Needs to be able to connect to the shell host (yes, really, it is called loaclhost) without a password, which is what ssh-agent was invented for. Needs no configuration changes on the shell host (nor even root access, though it happens that I have that anyway). How it works: (1) opens an ssh connection to the shell host and runs cat, additionally with a tunnel connecting port 2525 on my laptop to 25(smtp) on the shell machine; (2) prints something to the cat process and waits for it to come back - by this time the tunnel should also be ready for use; (3) calls smtpmail-send-it, (4) cleans up. This is, I feel, marginally less tacky than sleep n where n is chosen experimentally to be (a) greater than the connection/tunnel setup time, (b) less than would drive me mad while waiting.

Incoming mail, if you were wondering, is delivered to a maildir on loaclhost then synced with the notebook using maildirsync

In other laptop-related news: still can't get ACPI S3 suspend to work. swsuspend2 doesn't like my pcmcia wireless card (it's an Atmel thing). APM suspend does work, but running with no ACPI causes the fan to spin constantly which is annoying in a quiet environment and probably shortening battery life.

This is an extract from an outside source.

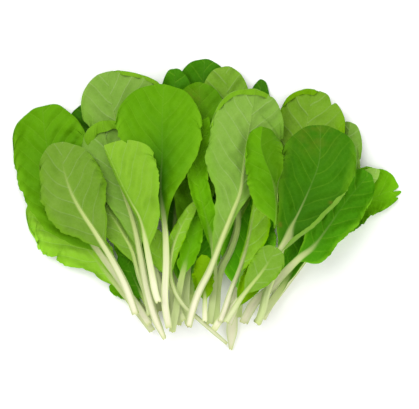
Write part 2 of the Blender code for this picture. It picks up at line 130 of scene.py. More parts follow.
LEAVES = [
    leaf("leaf_back_left", DARK,
         [(-36, 28), (-52, 66), (-68, 107), (-82, 147), (-94, 182)], 0.34,
         (12, 17, 19, 17), (12, 17, 19, 17), small=True),
    leaf("leaf_back_right_tip", DARK,
         [(16, 0), (17, 17), (18, 35), (23, 60), (30, 111), (34, 155), (39, 201)], 0.40,
         (9, 12, 12, 9), (9, 12, 12, 9), base=(8.6, 6.4), end=(2.6, 2.4), small=True),
    leaf("leaf_back_top", DARK,
         [(-23, 18), (-19, 45), (-12, 96), (-7, 155), (-3, 216)], 0.30,
         (12, 18, 23, 23), (12, 18, 22, 22)),
    leaf("leaf_back_top_left", DARK,
         [(-27, 20), (-26, 53), (-24, 111), (-25, 162), (-25, 209)], 0.32,
         (11, 15, 16, 12), (11, 15, 17, 14), small=True),
    leaf("leaflet_low_left", BRIGHT,
         [(-38, 20), (-50, 34), (-62, 44), (-74, 48)], 0.40,
         (3, 5, 6, 6), (3, 5, 6, 6), stalk=(2.6, 2.0), base=(3.6, 2.6), small=True),
    leaf("leaf_low_left", YOUNG,
         [(-41, 14), (-59, 38), (-80, 63), (-100, 88), (-116, 106), (-128, 119)], 0.30,
         (7, 16, 26, 24), (10, 16, 20, 18)),
    leaf("leaf_far_right", BRIGHT,
         [(43, 32), (55, 49), (74, 71), (96, 95), (118, 111), (142, 121)], 0.36,
         (6, 14, 21, 22), (7, 12, 16, 14)),
    leaf("leaf_inner_left_short", DARK,
         [(-40, 24), (-46, 44), (-51, 66), (-56, 90), (-62, 112)], 0.22,
         (10, 14, 16, 13), (10, 14, 16, 13), base=(5.0, 3.8), stalk=(4.0, 3.0), small=True),
    leaf("leaf_inner_centre_short", DARK,
         [(-12, 24), (-13, 44), (-10, 66), (-6, 90), (-2, 114)], 0.20,
         (12, 17, 19, 16), (12, 17, 19, 16), base=(5.0, 3.8), stalk=(4.0, 3.0), small=True),
    leaf("leaf_inner_right_short", DARK,
         [(22, 24), (23, 44), (26, 66), (31, 90), (38, 114)], 0.22,
         (12, 18, 20, 16), (12, 18, 20, 16), base=(5.0, 3.8), stalk=(4.0, 3.0), small=True),
    leaf("leaf_right_pale_back", PALE,
         [(39, 23), (59, 60), (81, 100), (98, 137), (104, 169)], 0.36,
         (9, 14, 17, 17), (9, 15, 18, 13)),
    leaf("leaf_right_pale_low", PALE,
         [(34, 20), (66, 62), (92, 98), (109, 120), (125, 133)], 0.40,
         (7, 10, 12, 9), (6, 9, 9, 7), small=True),
    leaf("leaf_right_inner", DARK,
         [(38, 26), (52, 45), (63, 65), (70, 82), (80, 101)], 0.30,
         (8, 11, 12, 11), (3, 5, 8, 9), small=True),
    leaf("leaf_top_pale", PALE,
         [(5, 18), (6, 45), (9, 61), (15, 73), (20, 88), (21, 100), (19, 126), (15, 162), (12, 210)], 0.40,
         (10, 15, 19, 20), (10, 15, 19, 17), stalk=(4.6, 3.6), base=(5.6, 4.6)),
    leaf("leaf_top_centre", BRIGHT,
         [(-15, 19), (-17, 38), (-15, 67), (-12, 104), (-9, 140), (-7, 169), (-7, 198)], 0.32,
         (10, 15, 19, 20), (10, 15, 20, 20)),
    leaf("leaf_top_left_pale", PALE,
         [(-29, 18), (-37, 53), (-49, 100), (-62, 147), (-71, 180), (-75, 206)], 0.36,
         (4, 7, 11, 20), (11, 20, 32, 42)),
    leaf("leaf_far_left", BRIGHT,
         [(-43, 19), (-66, 53), (-91, 88), (-109, 122), (-119, 151), (-123, 181)], 0.36,
         (15, 26, 27, 25), (13, 26, 30, 28)),
    leaf("leaf_low_frill", DARK,
         [(-39, 23), (-47, 38), (-56, 56), (-63, 74)], 0.30,
         (5, 8, 9, 8), (5, 8, 9, 8), stalk=(3.0, 2.4), base=(4.4, 3.2), small=True),
    leaf("leaf_thin_stalk", YOUNG,
         [(-18, 22), (-23, 34), (-30, 53), (-36, 71), (-42, 90)], 0.50,
         (4, 7, 8, 7), (4, 7, 8, 7), stalk=(2.8, 2.2), base=(3.8, 3.0), small=True),
    leaf("leaf_inner_jagged", BRIGHT,
         [(-27, 14), (-24, 31), (-21, 49), (-17, 66), (-12, 84), (-9, 105)], 0.46,
         (6, 7, 6.5, 5), (5, 7, 8, 6), stalk=(4.0, 3.2), base=(5.0, 4.0), small=True),
    leaf("leaf_inner_rooted", PALE,
         [(14, 5), (3, 15), (-7, 24), (-17, 33), (-24, 43), (-28, 55), (-28, 67), (-25, 80), (-19, 94),
          (-10, 110)],
         0.52, (3, 5, 5, 4), (3, 5, 6, 5), stalk=(3.0, 2.4), base=(2.6, 2.4), end=(1.8, 1.8), small=True),
    leaf("leaf_low_right", DARK,
         [(25, 20), (28, 27), (34, 37), (45, 47), (55, 58), (66, 69), (76, 77), (88, 93), (101, 111),
          (118, 131)],
         0.42, (8, 13, 17, 16), (14, 18, 18, 14), stalk=(4.6, 3.6), base=(7.0, 5.4)),
    leaf("leaf_top_right_pale", PALE,
         [(35, 20), (39, 31), (42, 44), (48, 60), (55, 85), (65, 126), (71, 162), (76, 193)], 0.36,
         (10, 18, 22, 22), (10, 20, 27, 28), stalk=(4.6, 3.6), base=(5.6, 4.6)),
    leaf("leaf_inner_narrow", BRIGHT,
         [(0, 20), (3, 43), (4, 65), (2, 82), (-2, 98), (-6, 114), (-9, 130), (-7, 148), (-1, 172)], 0.30,
         (3, 5, 7, 7), (6, 8, 8, 9), stalk=(3.6, 2.8), base=(5.0, 4.0)),
    leaf("leaflet_centre", YOUNG,
         [(-3, 22), (-3, 38), (-4, 53), (-4, 72)], 0.32,
         (5, 7, 8, 6), (5, 7, 8, 6), stalk=(2.8, 2.2), base=(4.0, 3.0), small=True),
    leaf("leaf_left_inner", PALE,
         [(-43, 26), (-46, 42), (-51, 56), (-56, 74), (-64, 89), (-72, 102), (-80, 120)], 0.38,
         (6, 10, 13, 12), (6, 10, 13, 12), stalk=(3.2, 2.6), base=(4.4, 3.4), small=True),
    leaf("leaf_left_pale_inner", PALE,
         [(-32, 9), (-39, 25), (-45, 45), (-50, 71), (-55, 95), (-64, 122), (-73, 147), (-78, 169)], 0.40,
         (6, 12, 17, 18), (7, 16, 22, 22), stalk=(4.6, 3.6), base=(5.6, 4.4), end=(2.8, 2.6)),
    leaf("leaf_centre_large", BRIGHT,
         [(-29, 17), (-32, 38), (-31, 67), (-32, 93), (-35, 118), (-34, 144), (-34, 171), (-33, 196)], 0.38,
         (4, 16, 28, 34), (4, 15, 26, 29), stalk=(4.0, 3.4), base=(5.0, 4.2)),
    leaf("leaf_left_front", PALE,
         [(-53, 27), (-61, 49), (-72, 70), (-83, 88), (-94, 105), (-101, 119), (-106, 136), (-107, 154)], 0.38,
         (11, 21, 23, 18), (9, 20, 27, 24), stalk=(4.2, 3.4), base=(6.0, 4.8)),
    leaf("leaf_centre_pale", PALE,
         [(-15, 18), (-12, 31), (-7, 45), (1, 61), (9, 82), (17, 102), (23, 118), (26, 140), (30, 167),
          (34, 193)], 0.28,
         (8, 16, 28, 27), (2.6, 5, 16, 26), stalk=(4.4, 3.6), base=(5.2, 4.2)),
    leaf("leaf_left_folded", YOUNG,
         [(-36, 36), (-39, 45), (-43, 66), (-46, 82), (-50, 98), (-57, 111), (-65, 127), (-76, 151)], 0.32,
         (1, 2, 2, 2), (9, 18, 27, 30), stalk=(4.0, 3.4), base=(5.0, 4.0)),
    leaf("leaf_right_large", DARK,
         [(3, 16), (9, 25), (23, 40), (36, 56), (52, 76), (59, 91), (65, 102), (74, 122), (80, 140),
          (81, 166)],
         0.42, (8, 17, 25, 27), (8, 17, 25, 27), stalk=(4.2, 3.4), base=(5.0, 4.2)),
    leaf("leaf_right_young", YOUNG_BACK,
         [(8, 22), (12, 33), (16, 45), (22, 60), (27.5, 77), (31, 94), (33, 106), (35, 122)], 0.36,
         (2, 2, 2, 2), (6, 12, 14, 10), stalk=(3.0, 2.6), base=(4.8, 3.8), small=True),
    leaf("leaflet_right_frill", YOUNG,
         [(15, 20), (20, 32), (26, 45), (32, 58), (36, 68)], 0.28,
         (3, 6, 7, 6), (4, 8, 9, 7), stalk=(2.4, 2.0), base=(3.2, 2.6), small=True),
    leaf("leaf_right_round", PALE,
         [(12, 22), (18, 32), (23, 40), (30, 49), (38, 59), (44, 68), (49, 77)], 0.38,
         (5, 9, 11, 11), (5, 9, 11, 11), stalk=(3.0, 2.4), base=(4.6, 3.4), small=True),
    leaf("leaf_right_front", BRIGHT,
         [(47.5, 90), (48.5, 101), (48, 113), (45, 128), (40, 141), (37.5, 152), (39, 165)], 0.05,
         (13, 18, 17, 11), (1.2, 3, 11, 16), stalk=(2.4, 2.0), base=(2.4, 2.0), end=(1.6, 1.4)),
]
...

But: I may be able to dispense with the PCMCIA wireless card as I have a mini-pci card arriving tomorrow from Solwise. It's not yet certain whether that will give me any better PM support, but it can use the laptop's builtin antenna so maybe it'll at least give me better reception. Will see. It would be nice also if I can get it to distinguish more of the pointer buttons from each other (four physical buttons but X only sees two) so that I can have a proper middle button again.